Plus long que la Première et la Seconde Guerre mondiale, que la guerre
d'Algérie ou que celle du Vietnam, l'interminable conflit afghan a broyé les
espoirs de «nation building» que nourrissait l'Occident. Plus de dix ans d'une
guerre «asymétrique» contre un ennemi aussi insaisissable qu'omniprésent
n'ont pas suffi à endiguer les calamités qui ravageaient l'Afghanistan : guérilla,
terrorisme, rivalités ethnico-tribales, économie à la dérive, corruption endémique,
pouvreté. Certains fléaux, comme le trafic de drogue, se sont même
aggravés. L'Occident a payé son obstination au prix fort : plus de 3 000 militaires
de la coalition tués, des dizaines de milliers d'autres blessés, des milliers
de victimes civiles «collatérales» et 2 000 milliards de dollars partis en fumée...

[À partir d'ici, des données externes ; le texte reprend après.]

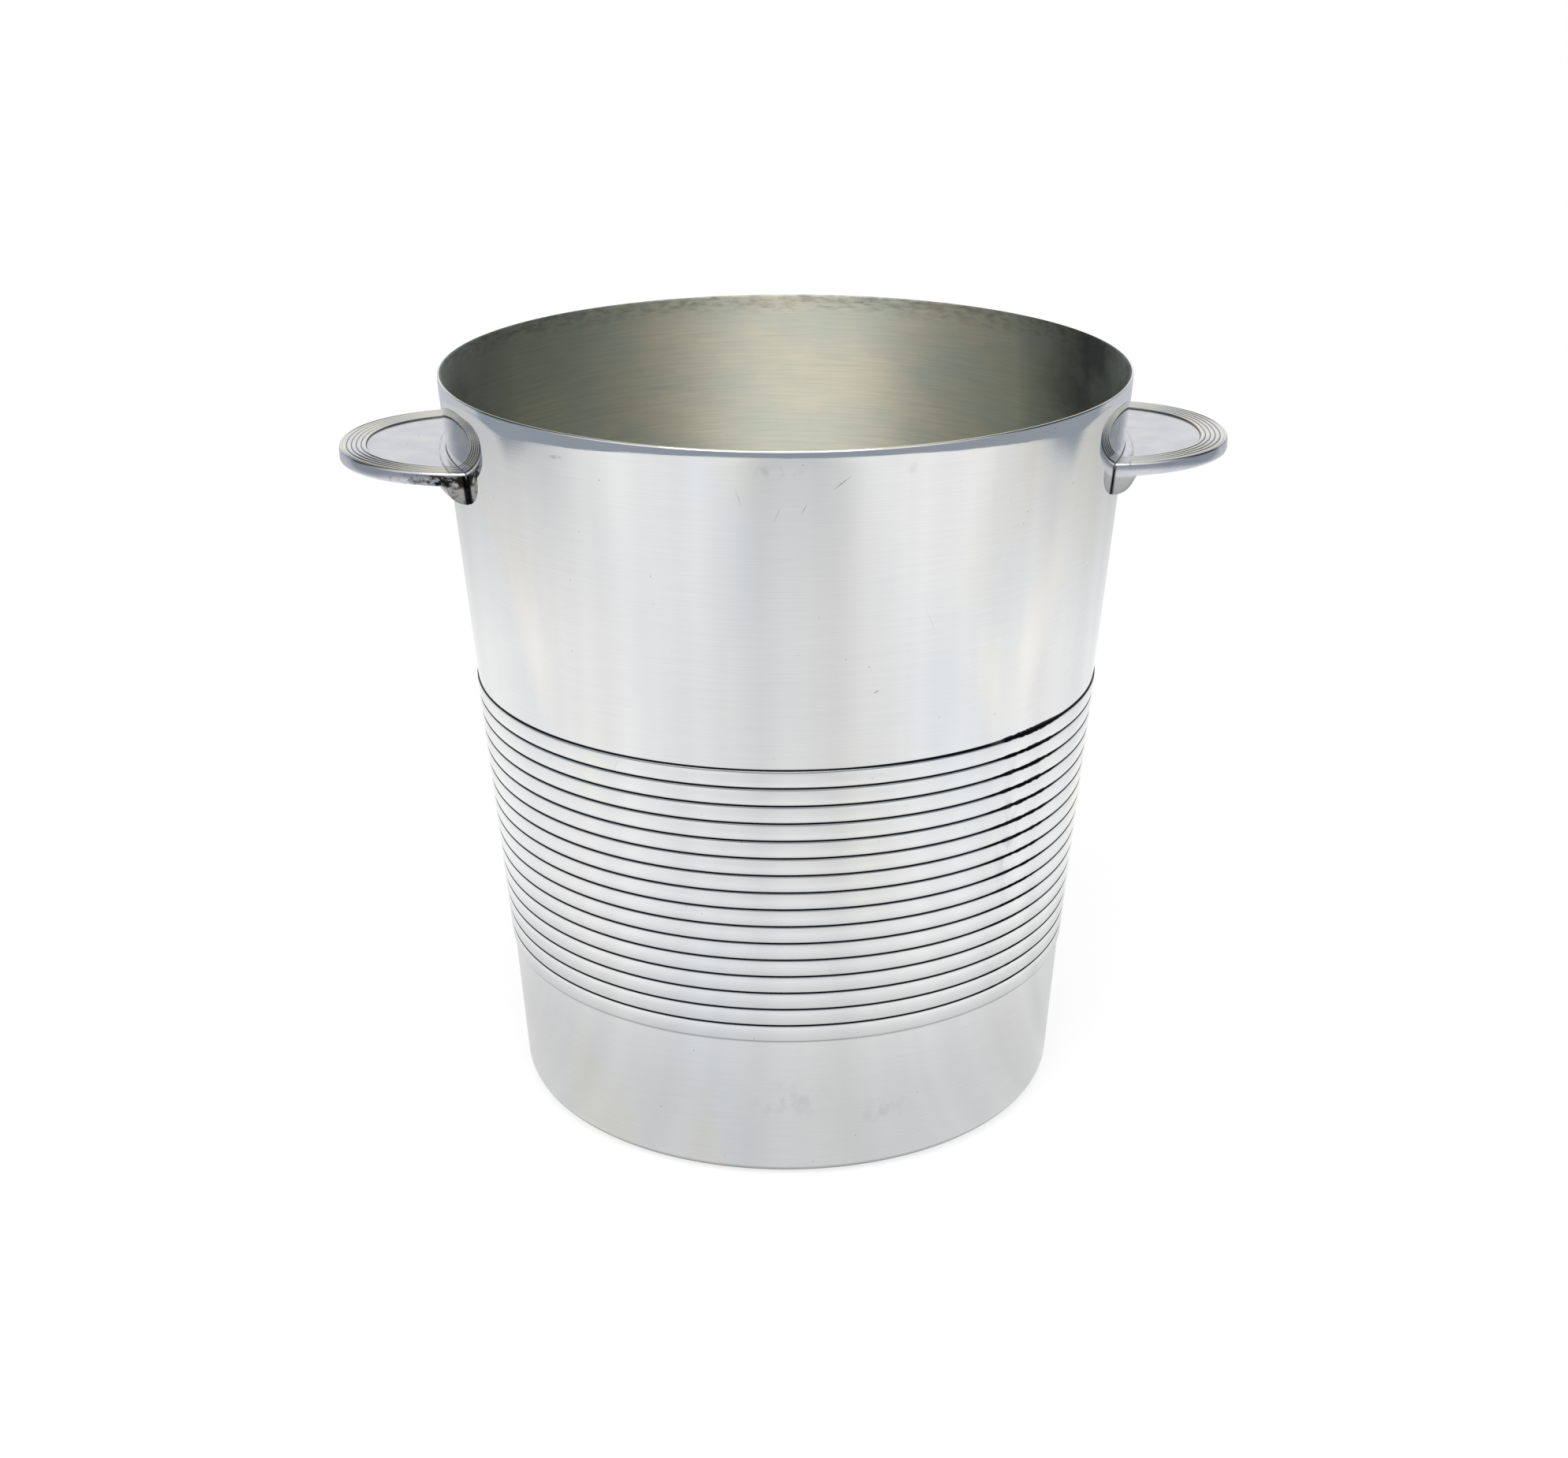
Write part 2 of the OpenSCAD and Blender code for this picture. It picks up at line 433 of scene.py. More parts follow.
# %% [markdown]
# Silver solder fills the thin gap behind the casting. It is a block of the handle's own outline,
# cut by two cones: what is left is a sheet as thick as the gap, which stops just short of the
# handle's edges, where the solder drew back as it cooled.

# %% Solder behind the handle
SOLDER_INSET = 0.12 * MM

solder_low, solder_high = PLATE_BASE_Z - FOOT_R + SOLDER_INSET, PLATE_TOP_Z - SOLDER_INSET
filler = prism("solder_right", tongue_outline(SOLDER_INSET), solder_low, solder_high)
combine(filler, cone("outer", solder_low - MM, solder_high + MM, SOLDER_T), "INTERSECT")
combine(filler, cone("inner", solder_low - 2 * MM, solder_high + 2 * MM, 0), "DIFFERENCE")
bpy.ops.object.mode_set(mode="EDIT")
close_up(filler)
bpy.ops.object.shade_smooth_by_angle(angle=CAST_SMOOTH)

# %% [markdown]
# The left handle is the same casting. It is copied with its own mesh and turned half round, and
# the turn is applied so that its place is in its mesh. Its solder is copied in the same way.

# %% Second handle


def turned_copy(piece, name):
    """A copy of a piece with its own mesh, turned half round about the bucket's axis."""
    bpy.ops.object.select_all(action="DESELECT")
    bpy.context.view_layer.objects.active = piece
    piece.select_set(True)
    bpy.ops.object.duplicate()
    made = bpy.context.object
    made.rotation_euler.z = math.pi
    bpy.ops.object.transform_apply(location=False, rotation=True, scale=False)
    made.name = made.data.name = name
    return made


handles = {"right_handle": tongue, "left_handle": turned_copy(tongue, "handle_left")}
fillers = {"right_handle_solder": filler,
           "left_handle_solder": turned_copy(filler, "solder_left")}
for pieces, slot in ((handles, "cast_silver_plate"), (fillers, "silver_solder")):
    for node_name, piece in pieces.items():
        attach(piece, "root")
        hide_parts(node_name)
print("handles reach", round(max(v.co.x for v in tongue.data.vertices) / MM, 2), "mm out")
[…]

À l'heure où les corps expéditionnaires des membres de la coalition lèvent
le camp les uns après les autres, Hervé Asquin dresse le «post mortem» de
cette guerre si longue et si coûteuse. Un bilan militaire et politique, bien sûr,
mais également humain, car ce sont d'abord les soldats, les sous-officiers et les
officiers américains, anglais ou français, et leurs protégés de l'Armée nationale
afghane, qui ont payé le plus lourd tribut, celui du sang, à ce mirage.
Correspondant de l'AFP de 2006 à 2010, il a interrogé les ministres successifs
de la Défense, les hauts gradés, accompagné de la Kapisa à l'Helmand
les militaires français dans leurs opérations de «contrôle de zone», partagé la
tambouille des engagés afghans. Il révèle aussi les tensions extrêmes qui opposèrent
Chirac et Jospin au lendemain du 11 septembre 2001, lorsqu'il fallut se
montrer solidaire des Américains jusque dans l'erreur.
Ce livre, qui alterne géopolitique et vécu à hauteur d'homme, explore au
plus près du terrain les ressorts de la corruption et les errements stratégiques et
diplomatiques qui ont entraîné le monde dans cette guerre, la plus longue, la
plus chère et l'une des plus vaines qu'ait connu l'Occident depuis des siècles.